Moss doesn’t take all the credit. He attributes the larger success to the developers, who saw the potential of the area as a vital business opportunity. Moss is currently designing three other large buildings in the vicinity.

Ackerman Student Union, UCLA

R.L. Binder, FAIA Architecture & Planning

For architect Rebecca “Ricky” Binder, the Ackerman Student Union at UCLA was a project filled with “enormous challenges.”

The biggest challenge was to take an existing five-story building at the heart of the UCLA campus in its most prominent plaza and make something new and exciting with it.

The project involved a 50,000-square-foot expansion, which includes a 20,000-square-foot bookstore that generates millions of dollars in sales annually. But the student union also needed lounges, reading rooms and places where students could meet, in addition to seismic upgrades.

The university also had a stated preference for the student union building to be contemporary in design to create a counterpoint to the existing architecture but not one that would not be out of context.

That is, it had to harmonize with the existing historic buildings, namely the brick Men’s Gymnasium Building and Kerkhoff Hall, the only Gothic building on campus.

Perhaps the greatest challenge for Binder was a personal one. As an alumna of the UCLA graduate architecture program, Binder viewed the project as “near and dear to me,” she said.

The result is a dynamic, colorful and playful building that serves its clients well, the panel of judges said.

“It’s a building that a college student would expect to find on campus,” said

Rochelle Dynes Mills, one of the Business Journal judges, and a designer and director of Architours, which organizes architectural tours. “It works as a student union. It’s the kind of place where students would want to meet. You couldn’t possibly walk by and not know it’s there.”

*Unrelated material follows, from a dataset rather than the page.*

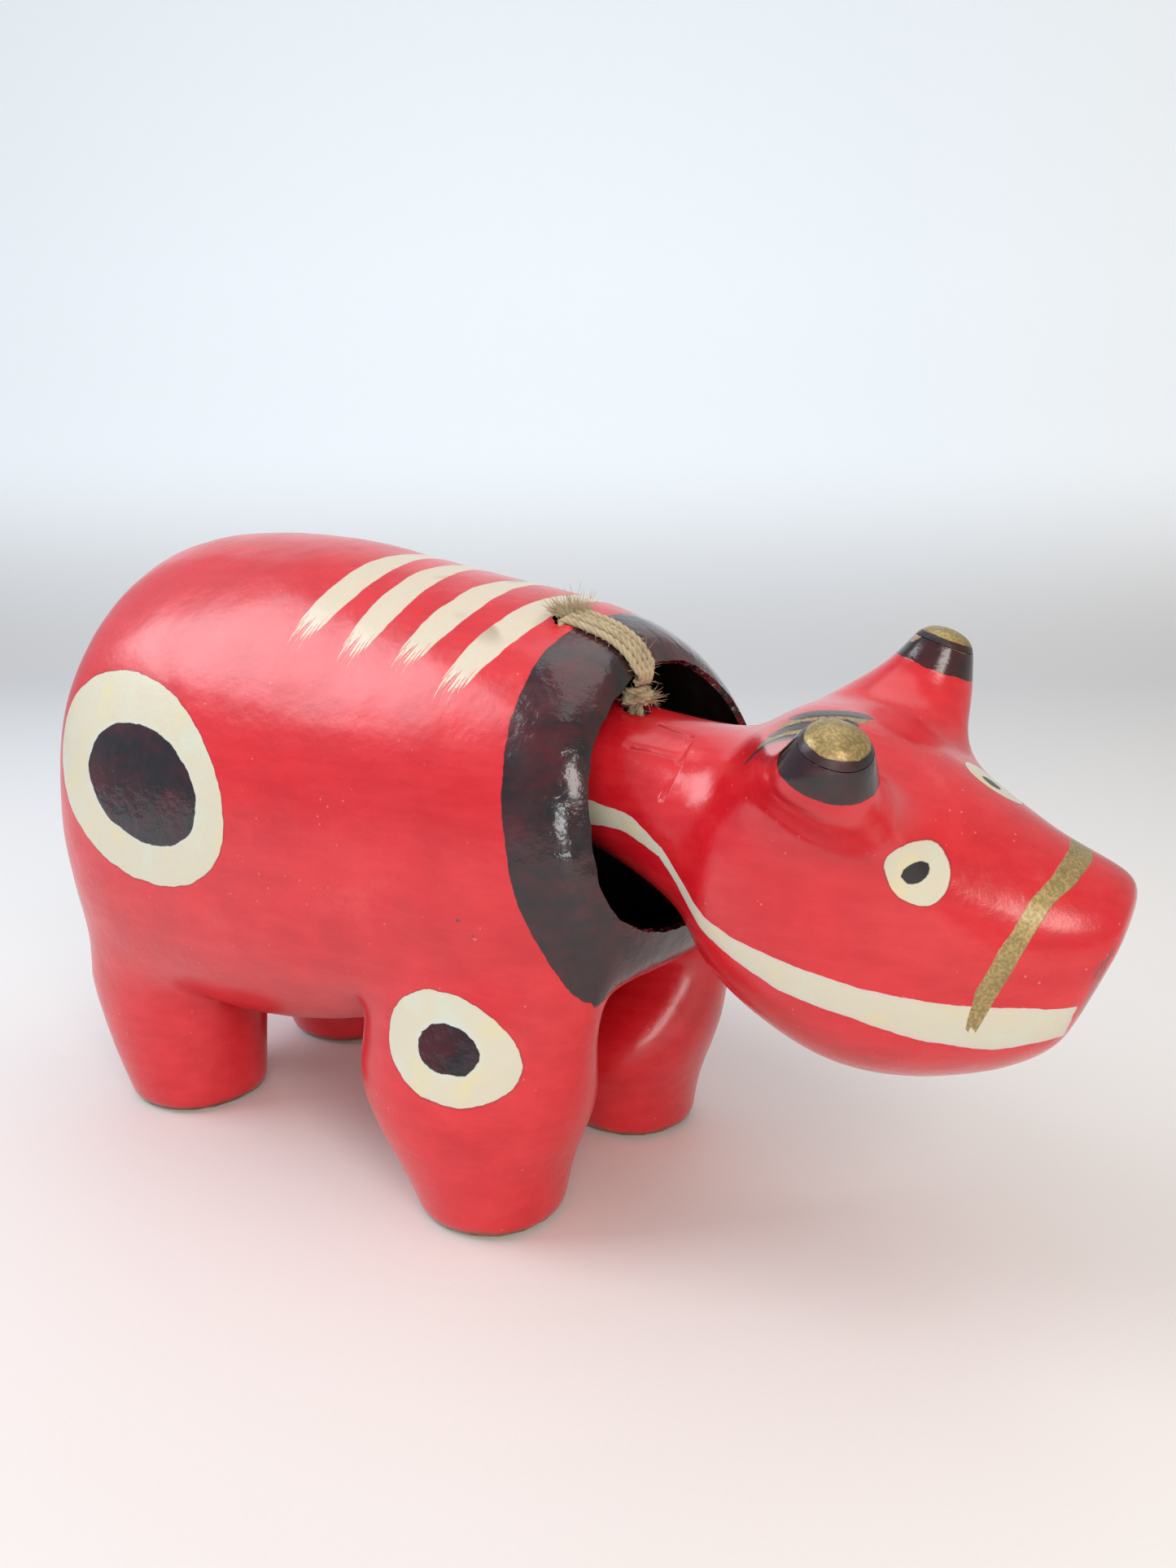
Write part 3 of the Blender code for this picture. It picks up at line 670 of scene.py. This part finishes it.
def head_paint():
    made, t, shader = lacquer("red lacquer with painted face")
    where = object_space(t)
    base, mottle, scuff = red_ground(t, where)
    cream, black = cream_coat(t, where), black_coat(t, where, 0.5)
    gold = gold_coat(t, where)
    lilac = t.mix(t.smooth(t.attribute("mouth"), -1.6, 0.2, 0.0, 0.35), cream, (0.62, 0.52, 0.60))
    mouth, eye, iris = edge(t, where, "mouth", 0.4), edge(t, where, "eye", 0.35), edge(t, where, "iris", 0.25)
    base = t.mix(mouth, base, lilac)
    outline = edge(t, where, "eye", 0.35, 0.2, -0.3)
    base = t.mix(t.times(outline, 0.5), base, (0.22, 0.006, 0.012))
    base = t.mix(eye, base, cream)
    base = t.mix(iris, base, tuple(colours().black))
    # gold band, dry at its ends
    bristles = object_space(t, (900, 260, 120))
    dry = t.noise(bristles, 1.0, 2, 0.6)
    end = t.smooth(t.attribute("band_end"), 0.0, 9.0, 0.34, 0.75)
    solid = t.smooth(t.minus(dry, end), -0.02, 0.05, 1.0, 0.0)
    band = t.times(edge(t, where, "band", 0.4), solid)
    base = t.mix(band, base, gold)
    worn = t.smooth(t.noise(object_space(t, (260, 900, 900)), 1.0, 3, 0.6), 0.60, 0.70, 1.0, 0.0)
    marks_gold = t.times(edge(t, where, "mark_gold", 0.5), worn)
    marks_black = t.times(edge(t, where, "mark_black", 0.5), worn)
    base = t.mix(marks_gold, base, gold)
    base = t.mix(marks_black, base, (0.035, 0.025, 0.024))
    horn_height = t.attribute("horn")
    horn = t.group("hand painted edge", "Mask", Distance=t.minus(4.6, horn_height), Vector=where,
                   Wobble=0.7, Soft=0.12)
    tip = t.group("hand painted edge", "Mask", Distance=t.minus(10.6, horn_height), Vector=where,
                  Wobble=0.35, Soft=0.1)
    base = t.mix(horn, base, black)
    base = t.mix(tip, base, gold)
    # the tear is not cut through: a brown torn rim is painted, and its black middle is painted shade, the dark of the
    # hollow horn's black-washed inside seen through the hole
    rim, torn = edge(t, where, "torn", 1.6, 0.1, -0.8), edge(t, where, "torn", 1.6)
    base = t.mix(rim, base, (0.34, 0.20, 0.11))
    base = t.mix(torn, base, (0.004, 0.003, 0.003))
    nose = t.attribute("nostril")
    streak = t.smooth(t.noise(object_space(t, (300, 1500, 260)), 1.0, 3, 0.6), 0.42, 0.60)
    nostril = t.times(t.smooth(nose, 1.2, 2.4, 0.8, 0.0), streak)
    base = t.mix(nostril, base, (0.07, 0.05, 0.05))
    t.put(shader["Base Color"], base)
    metal = t.larger(t.larger(band, marks_gold), tip)
    t.put(shader["Metallic"], t.times(metal, 0.35))
    rough = t.times_add(mottle, -0.05, t.times_add(scuff, 0.12, 0.27))
    matt = t.larger(t.larger(mouth, eye), metal)
    rough = t.between(matt, rough, 0.42)
    t.put(shader["Roughness"], t.between(t.minus(horn, tip), rough, 0.15))
    paper = t.group("pasted paper", "Height", Vector=where)
    relief = t.times_add(t.larger(matt, horn), 0.22, paper)
    crease = t.smooth(t.attribute("crease"), 0.0, 1.3, -1.6, 0.0)
    bump(t, shader, t.maths("ADD", relief, crease), 0.00028)
    return made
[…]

In the end, it was a very satisfying project for Binder.

“Working with the campus architects was a good experience. They are very interested in architecture, which allowed the building to become what it is,” said Binder.

She is currently designing a 45,000-square-foot building for a client in the entertainment industry, two high school buildings that were demolished after the Northridge earthquake, and a student housing project at UC Santa Barbara.

Best Out-of-town project by an L.A.-based architect

New Jersey Performing Arts Center

Newark, N.J.

Barton Myers Associates Inc.

The New Jersey Performing Arts Center in Newark, N.J., designed by Barton Myers Associates, combines elements from each of the above two projects. Like the Samitaur Building, it is in a neglected, run-down area that city officials are seeking to revitalize. And like the Ackerman Student Union, it is a public building that has many uses.

At the heart of the $90 million project is a 2,750-seat multi-purpose theater that is home to the New Jersey Philharmonic, but also converts to an opera hall and dance stage. There is also a smaller community theater, a restaurant and various community spaces and administrative offices.

The performing arts center is only the first half of a $180 million master-planned redevelopment of downtown Newark.

“This is the cornerstone for efforts to revitalize the area,” said Kaliski. “I admire the ambition that it speaks of in terms of reimagining downtown Newark. It seeks to establish a new civic image and shows the capacity for an individual project to signal a change.”

Such a challenge is nothing new for Myers, who has designed a number of performing arts centers, including the one in Cerritos. But it was a challenge to land the major East Coast project because there was considerable competition from highly regarded architects in Manhattan, which is only about 25 miles from Newark.

“The planning was very ambitious. Instead of doing a building, the planners saw it as a whole development. My hope is that it takes a leadership role in developing the area,” Myers said.

Myers said this is the first major New York-vicinity project that has been awarded to a Los Angeles-based architectural firm (it took some convincing to show the clients that the firm could carry out the project from L.A.).

Myers’ goal was to design a theater accessible to the people, not an arts center that one can “put on a podium,” and remain removed from everyday use. Since the center opened last October, it has attracted more than 100,000 visitors.

Myers, who moved to California from Toronto in 1985, is now designing a studio in Carpinteria for a new film production company formed by Tom Pollock, Ivan Reitman and Polygram Filmed Entertainment.